* _Task prompt_
Restrict the output to the lines below starting at the one that contains "[at_crank(crank_dust_cap(), side) for side in (1, -1)])" and ending at the one that contains "imported = [obj", and restate them word for word, both ends included.

* _Source excerpt_
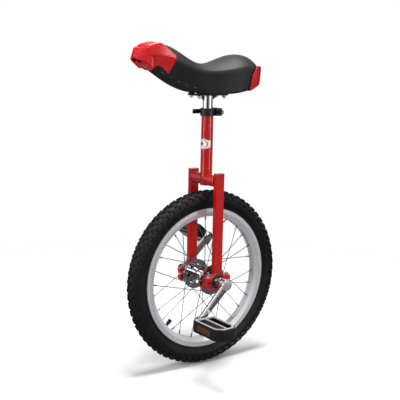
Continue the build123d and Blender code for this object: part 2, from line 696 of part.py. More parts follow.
def seat_clamp_collar():
    """Split collar with two ears behind the neck and a thin lip over the neck's end."""
    ears = rectangle(CLAMP_X - CLAMP_EAR_DEPTH / 2, -NECK_RADIUS, -CLAMP_EAR, CLAMP_EAR)
    body = upright(Circle(NECK_RADIUS + COLLAR_WALL) + ears, COLLAR_BOTTOM, COLLAR_TOP)
    body -= upright(Circle(NECK_RADIUS), COLLAR_BOTTOM - 1, NECK_TOP)
    body -= upright(Circle(POST_RADIUS + 0.4), NECK_TOP - 1, COLLAR_TOP + 1)
    split = rectangle(CLAMP_X - CLAMP_EAR_DEPTH, 0, -NECK_SLOT / 2, NECK_SLOT / 2)
    body -= upright(split, COLLAR_BOTTOM - 1, COLLAR_TOP + 1)
    return body - skewer_bar(SKEWER_RADIUS + BOLT_CLEARANCE, -CLAMP_EAR - 1, CLAMP_EAR + 1)


def skewer_bar(radius, y0, y1):
    return rod((CLAMP_X, y0, CLAMP_Z), (CLAMP_X, y1, CLAMP_Z), radius)


def clamp_pin_bar(radius, half_height):
    return rod((CLAMP_X, PIVOT_Y, CLAMP_Z - half_height), (CLAMP_X, PIVOT_Y, CLAMP_Z + half_height), radius)


def clamp_skewer():
    """Rod through the ears, with an eye for the cam's pin at its right end."""
    body = skewer_bar(SKEWER_RADIUS, PIVOT_Y, CLAMP_EAR + CLAMP_NUT_LENGTH + 2.5)
    body += clamp_pin_bar(SKEWER_EYE_RADIUS, SKEWER_EYE_HEIGHT / 2)
    return body - clamp_pin_bar(SKEWER_RADIUS, SKEWER_EYE_HEIGHT)


def clamp_nut():
    nut = skewer_bar(CLAMP_NUT_RADIUS, CLAMP_EAR, CLAMP_EAR + CLAMP_NUT_LENGTH)
    return nut - skewer_bar(SKEWER_RADIUS, CLAMP_EAR - 1, CLAMP_EAR + CLAMP_NUT_LENGTH + 1)


def clamp_cam_pin():
    return clamp_pin_bar(SKEWER_RADIUS, LEVER_HEIGHT / 2)


def clamp_lever():
    """Cam and handle, closed and pointing forward; it is forked round the skewer's eye."""
    plan = Circle(CAM_RADIUS)
    plan += outline([(0, -CAM_RADIUS), (LEVER_LENGTH * 0.5, -CAM_RADIUS), (LEVER_LENGTH, -LEVER_WIDTH / 2 - 2),
                     (LEVER_LENGTH, LEVER_WIDTH / 2 - 2), (LEVER_LENGTH * 0.4, CAM_RADIUS - LEVER_WIDTH),
                     (0, CAM_RADIUS)])
    body = upright(plan, -LEVER_HEIGHT / 2, LEVER_HEIGHT / 2)
    body = body + Pos(LEVER_LENGTH, -2, 0) * upright(Circle(LEVER_WIDTH / 2), -LEVER_HEIGHT / 2, LEVER_HEIGHT / 2)
    slot = rectangle(-CAM_RADIUS - 1, SKEWER_EYE_RADIUS + 0.6, -CAM_RADIUS - 1, CAM_RADIUS + 1)
    gap = SKEWER_RADIUS + 0.5
    body -= upright(slot, -gap, gap)
    body -= upright(Circle(SKEWER_RADIUS + RUNNING_FIT), -LEVER_HEIGHT, LEVER_HEIGHT)
    return Pos(CLAMP_X, PIVOT_Y, CLAMP_Z) * body


# ---------------------------------------------------------------- seat post and saddle

def seat_post():
    tube = Circle(POST_RADIUS) - Circle(POST_RADIUS - POST_WALL)
    return upright(tube, POST_BOTTOM, PLATE_TOP - PLATE_THICKNESS)


def post_end_plug():
    """Plug in the post's lower end, with a rim under it."""
    plug = upright(Circle(POST_RADIUS - POST_WALL - RUNNING_FIT), POST_BOTTOM - 3, POST_BOTTOM + PLUG_LENGTH)
    return plug + upright(Circle(POST_RADIUS - 0.3), POST_BOTTOM - 3, POST_BOTTOM - 0.3)


def stud_places():
    return [(x, y) for x in (-STUD_X, STUD_X) for y in (-STUD_Y, STUD_Y)]


def post_bracket():
    """Pressed plate welded on the post, with two stiffening webs below it."""
    plate = RectangleRounded(PLATE_LENGTH, PLATE_WIDTH, PLATE_CORNER)
    for x, y in stud_places():
        plate -= Pos(x, y) * Circle(BOLT_RADIUS + BOLT_CLEARANCE)
    bracket = upright(plate, PLATE_TOP - PLATE_THICKNESS, PLATE_TOP)
    under = PLATE_TOP - PLATE_THICKNESS
    web = outline([(POST_RADIUS - 1, under), (STUD_X - 8, under), (POST_RADIUS - 1, under - WEB_DEPTH)])
    for face in (web, mirror(web, about=Plane.YZ)):
        bracket += plate_y(face, -WEB_THICKNESS / 2, WEB_THICKNESS / 2)
    return bracket - upright(Circle(POST_RADIUS), under - 20, under)


def saddle_section(x, section, inset):
    """Closed outline across the saddle: side walls that lean out, and a soft arch above."""
    crest, half_width, shoulder, half_foot, foot_height = section
    width = half_width - inset
    foot = half_foot - inset
    top = crest - inset
    base = FLOOR_OF_SECTIONS
    left = Polyline((-foot, base), (-foot, foot_height), (-width, shoulder))
    dip = top - (top - shoulder) * 0.10
    arch = Spline((-width, shoulder), (-width * 0.62, dip - 1), (0, top), (width * 0.62, dip - 1),
                  (width, shoulder), tangents=[(0, 1), (0, -1)])
    right = Polyline((width, shoulder), (foot, foot_height), (foot, base))
    face = make_face([*left.edges(), arch, *right.edges(), Line((foot, base), (-foot, base))])
    return Plane(origin=(x, 0, 0), x_dir=(0, 1, 0), z_dir=(1, 0, 0)) * face


def saddle_solid(inset):
    """Whole saddle shape down to a flat floor, drawn in all round by an inset."""
    first = SADDLE_SECTIONS[0]
    last = SADDLE_SECTIONS[-1]
    faces = []
    for section in SADDLE_SECTIONS:
        shift = inset if section is first else -inset if section is last else 0
        faces.append(saddle_section(section[0] + shift, section[1:], inset))
    return loft(faces)


def above_underside(offset):
    """Everything above the saddle's underside raised by an offset."""
    curve = Spline(*[(x, z + offset) for x, z in SADDLE_UNDERSIDE])
    start, end = curve @ 0, curve @ 1
    lid = 900.0
    face = make_face([curve, Line(end, (end.X, lid)), Line((end.X, lid), (start.X, lid)),
                      Line((start.X, lid), start)])
    return plate_y(face, -120, 120)


def saddle_cover():
    shell = saddle_solid(0) - saddle_solid(COVER_THICKNESS)
    return shell & above_underside(0)


def saddle_base():
    """Plastic shell under the foam, with a round pad at each stud that rests on the bracket."""
    inside = saddle_solid(COVER_THICKNESS)
    base = (inside & above_underside(0)) - above_underside(BASE_THICKNESS)
    for x, y in stud_places():
        base += rod((x, y, PLATE_TOP), (x, y, PLATE_TOP + BASE_THICKNESS + 1), PAD_RADIUS)
    base -= saddle_studs()
    return base - [screw_bar(seat, up, SCREW_RADIUS, 0, SCREW_LENGTH) for seat, up in screw_seats()]


def saddle_foam():
    foam = saddle_solid(COVER_THICKNESS) & above_underside(BASE_THICKNESS)
    heads = [rod((x, y, PLATE_TOP), (x, y, PLATE_TOP + 9), PAD_RADIUS + 0.3) for x, y in stud_places()]
    tips = [screw_bar(seat, up, SCREW_RADIUS + 0.3, 0, SCREW_LENGTH + 1) for seat, up in screw_seats()]
    return foam - heads - tips


def saddle_studs():
    """Four studs with round heads held in the base."""
    made = []
    for x, y in stud_places():
        top = PLATE_TOP + BASE_THICKNESS + 1
        stud = rod((x, y, PLATE_TOP - PLATE_THICKNESS - NUT_HEIGHT - 2), (x, y, top), BOLT_RADIUS)
        made.append(stud + rod((x, y, top), (x, y, top + STUD_HEAD), PAD_RADIUS))
    return made


def saddle_fixings():
    """The studs, and the nuts that clamp the bracket against the base's pads."""
    pieces = saddle_studs()
    under = PLATE_TOP - PLATE_THICKNESS
    for x, y in stud_places():
        nut = Pos(x, y, 0) * hexagon(BOLT_HEAD_FLATS, under - NUT_HEIGHT, under)
        pieces.append(nut - rod((x, y, under - 10), (x, y, under + 1), BOLT_RADIUS))
    return pieces


def bumper(side_points, grown):
    """Bumper cup: a grown saddle kept inside the bumper's side view, with the saddle cut out."""
    side = plate_y(outline(side_points), -120, 120)
    cup = (grown & side) - (saddle_solid(0) & above_underside(0))
    return cup - [screw_bar(seat, up, SCREW_RADIUS, 0, SCREW_LENGTH) for seat, up in screw_seats()]


def front_bumper():
    """Nose bumper with a finger recess below, which serves as the carrying grip."""
    ahead = rectangle(NOSE_CENTRE, NOSE_CENTRE + NOSE_REACH, -NOSE_HALF_WIDTH, NOSE_HALF_WIDTH)
    nose = Pos(NOSE_CENTRE, 0) * Ellipse(NOSE_REACH, NOSE_HALF_WIDTH) & ahead
    grown = saddle_solid(-BUMPER_THICKNESS) + upright(nose, FLOOR_OF_SECTIONS, BUMPER_CROWN)
    cup = bumper(FRONT_BUMPER_SIDE, grown)
    recess = Pos(NOSE_CENTRE, 0) * Ellipse(NOSE_REACH - GRIP_WALL, NOSE_HALF_WIDTH - GRIP_WALL)
    start = SADDLE_SECTIONS[-1][0] + 1
    recess &= rectangle(start, start + NOSE_REACH, -NOSE_HALF_WIDTH, NOSE_HALF_WIDTH)
    return cup - upright(recess, FLOOR_OF_SECTIONS, BUMPER_CROWN - 2 * GRIP_WALL)


def rear_bumper():
    return bumper(REAR_BUMPER_SIDE, saddle_solid(-BUMPER_THICKNESS))


def screw_seats():
    """Seat point and inward direction of each bumper screw, on the sloping lips under the base."""
    seats = []
    for place, line in ((FRONT_SCREW, FRONT_BUMPER_SIDE[6:8]), (REAR_SCREW, REAR_BUMPER_SIDE[0:2])):
        (x0, z0), (x1, z1) = sorted(line)
        slope = (z1 - z0) / (x1 - x0)
        up = Vector(-slope, 0, 1).normalized()
        for y in (-place[1], place[1]):
            seats.append((Vector(place[0], y, z0 + slope * (place[0] - x0)), up))
    return seats


def screw_bar(seat, up, radius, start, end):
    return rod(seat + up * start, seat + up * end, radius)


def bumper_screws():
    made = []
    for seat, up in screw_seats():
        head = screw_bar(seat, up, SCREW_HEAD_RADIUS, -SCREW_HEAD, 0)
        made.append(head + screw_bar(seat, up, SCREW_RADIUS, -SCREW_HEAD, SCREW_LENGTH))
    return made


# ---------------------------------------------------------------- output

def write(name, shapes):
    export_step(Compound(solids_of(shapes)), f"parts/{name}.step")


def main():
    os.makedirs("parts", exist_ok=True)
    wheel = {
        "tyre": tyre(), "inner_tube": inner_tube(), "rim": rim(), "rim_tape": rim_tape(),
        "rim_joint_sleeve": rim_joint_sleeve(), "valve_stem": valve_stem(), "valve_cap": valve_cap(),
        "spokes": spokes(), "spoke_nipples": spoke_nipples(), "hub_barrel": hub_barrel(),
        "hub_flanges": [hub_flange(1), hub_flange(-1)], "axle": axle(),
        "bearing_spacers": left_and_right(bearing_spacer()),
        "bearing_inner_races": left_and_right(bearing_inner_race()),
    }
    fork = {
        "bearing_outer_races": left_and_right(bearing_outer_race()),
        "bearing_seals": [half for seal in bearing_seals() for half in left_and_right(seal)],
        "bearing_housings": left_and_right(holder_half(True)),
        "bearing_caps": left_and_right(holder_half(False)),
        "housing_bolts": [half for bolt in housing_bolts() for half in left_and_right(bolt)],
        "housing_nuts": [half for nut in housing_nuts() for half in left_and_right(nut)],
    }
    for name, shapes in (wheel | fork).items():
        write(name, [AXLE * piece for piece in solids_of(shapes)])
    for name, side in (("left", 1), ("right", -1)):
        balls = left_and_right(Compound(bearing_balls()))[0 if side > 0 else 1]
        cage = left_and_right(ball_cage())[0 if side > 0 else 1]
        write(f"bearing_balls_{name}", AXLE * balls)
        write(f"ball_cage_{name}", AXLE * cage)
        write(f"fork_leg_{name}", left_and_right(fork_leg())[0 if side > 0 else 1])
        write(f"crank_{name}", at_crank(crank(), side))
        write(f"pedal_body_{name}", at_pedal(pedal_body(), side))
        write(f"pedal_plates_{name}", at_pedal(pedal_plates(), side))
        write(f"pedal_reflectors_{name}", at_pedal(pedal_reflectors(), side))
        write(f"pedal_end_cap_{name}", at_pedal(pedal_end_cap(), side))
        write(f"pedal_bushes_{name}", at_pedal(pedal_bushes(), side))
    write("crank_nuts", [at_crank(crank_nut(), side) for side in (1, -1)])
    write("crank_dust_caps", [at_crank(crank_dust_cap(), side) for side in (1, -1)])
    write("pedal_spindles", [at_pedal(pedal_spindle(), side) for side in (1, -1)])
    rest = {
        "leg_top_caps": left_and_right(leg_top_cap()), "crown_tubes": left_and_right(crown_tube()),
        "neck_tube": neck_tube(), "neck_badge": neck_badge(), "seat_clamp_collar": seat_clamp_collar(),
        "clamp_skewer": clamp_skewer(), "clamp_nut": clamp_nut(), "clamp_cam_pin": clamp_cam_pin(),
        "clamp_lever": clamp_lever(), "seat_post": seat_post(), "post_end_plug": post_end_plug(),
        "post_bracket": post_bracket(), "saddle_base": saddle_base(), "saddle_foam": saddle_foam(),
        "saddle_cover": saddle_cover(), "saddle_fixings": saddle_fixings(),
        "front_bumper": front_bumper(), "rear_bumper": rear_bumper(), "bumper_screws": bumper_screws(),
    }
    for name, shapes in rest.items():
        write(name, shapes)


main()
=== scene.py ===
from math import atan2, cos, radians, sin, tau

import bmesh
import bpy
from mathutils import Matrix, Vector
from mathutils.bvhtree import BVHTree


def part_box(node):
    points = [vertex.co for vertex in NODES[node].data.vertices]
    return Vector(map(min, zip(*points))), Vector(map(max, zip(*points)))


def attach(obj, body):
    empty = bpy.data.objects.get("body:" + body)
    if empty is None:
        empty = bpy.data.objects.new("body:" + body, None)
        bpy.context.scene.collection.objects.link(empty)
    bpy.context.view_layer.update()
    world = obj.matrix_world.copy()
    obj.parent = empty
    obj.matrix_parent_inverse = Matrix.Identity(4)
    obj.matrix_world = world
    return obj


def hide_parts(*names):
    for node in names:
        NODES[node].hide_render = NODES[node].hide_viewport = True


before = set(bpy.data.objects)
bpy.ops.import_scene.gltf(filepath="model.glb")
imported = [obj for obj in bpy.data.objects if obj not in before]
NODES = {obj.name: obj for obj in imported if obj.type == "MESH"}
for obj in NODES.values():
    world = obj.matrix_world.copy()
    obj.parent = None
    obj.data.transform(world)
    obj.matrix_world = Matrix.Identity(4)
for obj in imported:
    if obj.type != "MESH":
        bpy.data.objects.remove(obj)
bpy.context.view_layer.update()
MM = 0.001

bl_info = {
    "name": "Unicycle finish",
    "version": (1, 0, 0),
    "blender": (4, 5, 0),
    "location": "3D View > Sidebar > Unicycle",
    "description": "Builds the visible surfaces of an 18 inch unicycle round its CAD frame",
    "category": "Object",
}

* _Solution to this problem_
    write("crank_dust_caps", [at_crank(crank_dust_cap(), side) for side in (1, -1)])
    write("pedal_spindles", [at_pedal(pedal_spindle(), side) for side in (1, -1)])
    rest = {
        "leg_top_caps": left_and_right(leg_top_cap()), "crown_tubes": left_and_right(crown_tube()),
        "neck_tube": neck_tube(), "neck_badge": neck_badge(), "seat_clamp_collar": seat_clamp_collar(),
        "clamp_skewer": clamp_skewer(), "clamp_nut": clamp_nut(), "clamp_cam_pin": clamp_cam_pin(),
        "clamp_lever": clamp_lever(), "seat_post": seat_post(), "post_end_plug": post_end_plug(),
        "post_bracket": post_bracket(), "saddle_base": saddle_base(), "saddle_foam": saddle_foam(),
        "saddle_cover": saddle_cover(), "saddle_fixings": saddle_fixings(),
        "front_bumper": front_bumper(), "rear_bumper": rear_bumper(), "bumper_screws": bumper_screws(),
    }
    for name, shapes in rest.items():
        write(name, shapes)


main()
=== scene.py ===
from math import atan2, cos, radians, sin, tau

import bmesh
import bpy
from mathutils import Matrix, Vector
from mathutils.bvhtree import BVHTree


def part_box(node):
    points = [vertex.co for vertex in NODES[node].data.vertices]
    return Vector(map(min, zip(*points))), Vector(map(max, zip(*points)))


def attach(obj, body):
    empty = bpy.data.objects.get("body:" + body)
    if empty is None:
        empty = bpy.data.objects.new("body:" + body, None)
        bpy.context.scene.collection.objects.link(empty)
    bpy.context.view_layer.update()
    world = obj.matrix_world.copy()
    obj.parent = empty
    obj.matrix_parent_inverse = Matrix.Identity(4)
    obj.matrix_world = world
    return obj


def hide_parts(*names):
    for node in names:
        NODES[node].hide_render = NODES[node].hide_viewport = True


before = set(bpy.data.objects)
bpy.ops.import_scene.gltf(filepath="model.glb")
imported = [obj for obj in bpy.data.objects if obj not in before]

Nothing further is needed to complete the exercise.